United Kingdom Nielsen, Maxwell Davies, Shostakovich: Håkan Hardenberger (trumpet), BBC Philharmonic Orchestra/John Storgårds (conductor), Bridgewater Hall, Manchester, Saturday 22.10.2016. (MC)
Nielsen – Maskarade, overture (1904/06)
Maxwell Davies – Trumpet Concerto (1988)
Shostakovich – Symphony No. 10 (1953)
Making his welcome first visit of the season to the Bridgewater John Storgårds, principal guest conductor of the BBC Philharmonic, is producing a legacy of memorable performances. In recent seasons I can recall reporting from stunning performances of Shostakovich Fourth Symphony, Vaughan Williams Sixth Symphony and the cycle of complete Nielsen Symphonies.
Tonight’s programme appealed mainly for the Shostakovich Symphony No. 10 and the Maxwell Davies Trumpet Concerto and opened the conventional way with an overture. Since its première in 1906 Nielsen’s comedy opera Maskarade, concerning a young couple Leander and Leonora who meet at a masked ball, is regarded as Denmark’s national opera. With all the composer’s trademark precision and directness of writing the Maskarade overture is a buoyant work with melodies taking surprising turns to its conclusion.

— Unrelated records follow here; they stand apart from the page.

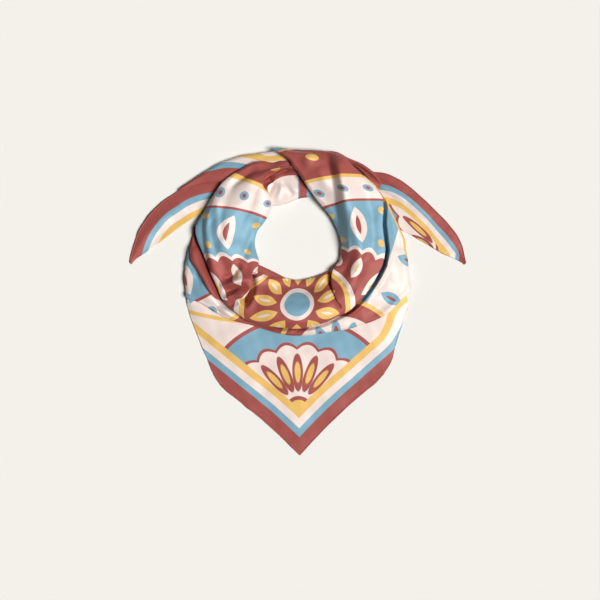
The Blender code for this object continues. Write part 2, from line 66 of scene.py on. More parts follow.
# Small waves of handled silk: length and height.
RIPPLES = ((70, 0.5), (55, 0.4), (38, 0.3), (27, 0.2), (19, 0.12), (13, 0.07))

# ---- edge lines of each stretch

# Columns: ax, ay, bx, by, a point on each side of every row.  Three rows stand on a line.

# The long rolled path: from under the knot, down the left, round the front, up the right and
# over the knot.  A is the side of the neck hole, B the outer side.
PATH = (
    (10, 190, 4, 212), (-13, 188, -21, 212), (-27, 184, -39, 209),
    (-40, 176, -63, 206), (-44, 168, -87, 196), (-42, 159, -108, 182),
    (-40, 150, -118, 172), (-40, 138, -129, 155), (-49, 122, -138, 139),
    (-60, 107, -147, 124), (-64, 90, -153, 110), (-62, 75, -150, 92),
    (-58, 62, -141, 70), (-59, 54, -131, 48), (-60, 48, -122, 25),
    (-59, 44, -112, 3), (-52, 41, -96, -13), (-42, 38, -75, -27),
    (-27, 36, -51, -34), (-14, 35, -26, -38), (0, 33, -2, -39),
    (15, 35, 18, -37), (30, 39, 39, -31), (42, 45, 60, -21),
    (50, 51, 78, -11), (56, 55, 93, 2), (60, 59, 106, 19),
    (63, 66, 117, 37), (64, 75, 126, 55), (65, 86, 130, 77),
    (62, 99, 128, 96), (56, 113, 126, 117), (48, 128, 127, 138),
    (36, 143, 126, 155), (25, 156, 118, 167), (15, 169, 107, 179),
    (8, 180, 94, 191), (1, 191, 80, 204), (-7, 201, 62, 218),
    (-14, 212, 36, 226), (-25, 219, 9, 227), (-33, 224, -14, 228),
    (-41, 227, -30, 230),
)

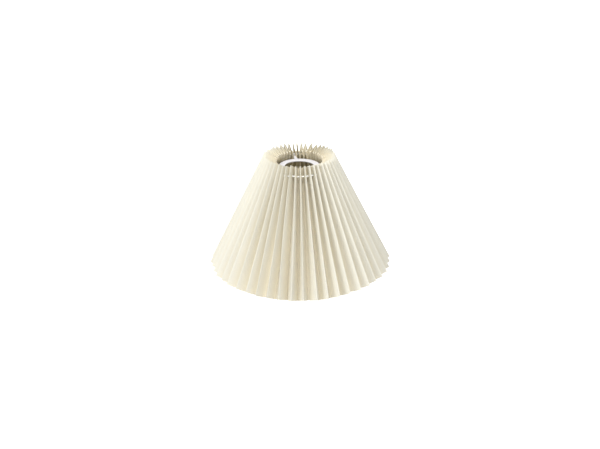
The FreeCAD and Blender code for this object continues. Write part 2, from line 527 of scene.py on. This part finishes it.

Despite Storgårds’ ebullient mood and some fine playing in truth the work doesn’t live up to its promise and I was left wanting something more substantial.
The BBC Philharmonic Orchestra have a firm tradition of playing the music of Peter Maxwell Davies and I recall attending the première of the Third Symphony given by the orchestra under Edward Downes at the Free Trade Hall in 1985 – a score commissioned by the BBC Philharmonic. Played here by renowned soloist Håkan Hardenberger Maxwell Davies’ Trumpet Concerto written a few years later in 1988 inhabits a similar sound world to the Third Symphony evoking a seascape of the notorious Pentland Firth from the composer’s isolated croft on the Orkney island of Hoy and the cliff tops laden with nesting seabirds. Maxwell Davies saw the trumpet part representing the voice of St. Francis of Assisi no doubt during a sermon. Hardenberger knows the taxing demands of this work coping well with the amorphous writing including profusion of sighing motifs and the downward swoops no doubt representing the seabirds. The challenging writing, not without its longueurs, ensures that soloist and orchestra are at odds with each other and Storgårds and Hardenberger had to work together extremely closely. Hardenberger is a professor at Malmö Conservatoire so I’m not sure how frequently he now plays in concert but his tone sounded impeccable.
Shostakovich’s Tenth Symphony, the main work of the evening, I last heard at the Bridgewater as recently as 2014 with Yuri Temirkanov conducting the St. Petersburg Philharmonic Orchestra. I’m old enough to remember when Shostakovich’s symphonies were rarely encountered in the concert hall, now they are almost as common as Beethoven symphonies. The Tenth Symphony was written in the months following the death of Joseph Stalin the leader of the Soviet Union and a few years after the anti-formalist purges of 1948 which must have still stung. It’s said that the Allegro movement is a portrait in music of Stalin and the symphony as a whole seems to be a biting response to the condemnation the composer had suffered. Recently conductor Valery Gergiev stated, “With the Tenth Symphony Shostakovich was finally speaking about Shostakovich.”
John Storgårds had full measure of the shape and pacing of the score in a persuasive, expressive and intensely resolute performance revealing much vivid detail which is often obscured. Making a powerful emotional impression the opening movement Moderato communicated a scene of a cold inhospitable land laid to waste. Emphatically condemnatory the main climax was stunning for its sustained weight and raw power. I especially admired the tension filled Allegro which contrasted savagery and menace with sardonic jubilance. Always intriguing, the Allegretto movement felt like a haunted ballroom with some chilling sounds that were often folk-like and at other times militaristic. There is also the interweaving of the persistent mottos of Shostakovich’s DSCH and the five note Elmira motif. The chorus of horns played wonderfully and considerable praise is due to the principal horn for his exquisite playing. After maintaining such a tremendous level of concentration and intensity for just over an hour the Philharmonic must have been shattered, but it didn’t affect the quality of the playing which was convincing right up to the final bars. Storgårds’ performance took the audience on an uncompromising journey that was both emotional and engagingly dramatic. Standing out the woodwind section is one of the finest in the country. The tone of low strings is in general frequently diminished in the Bridgewater acoustic but the BBC Philharmonic cellos and basses well carried through the hall and sounded richly sonorous in a way I have come to expect characteristically from Russian orchestras.
Michael Cookson
The Concert was being recorded by BBC Radio 3 for future broadcast.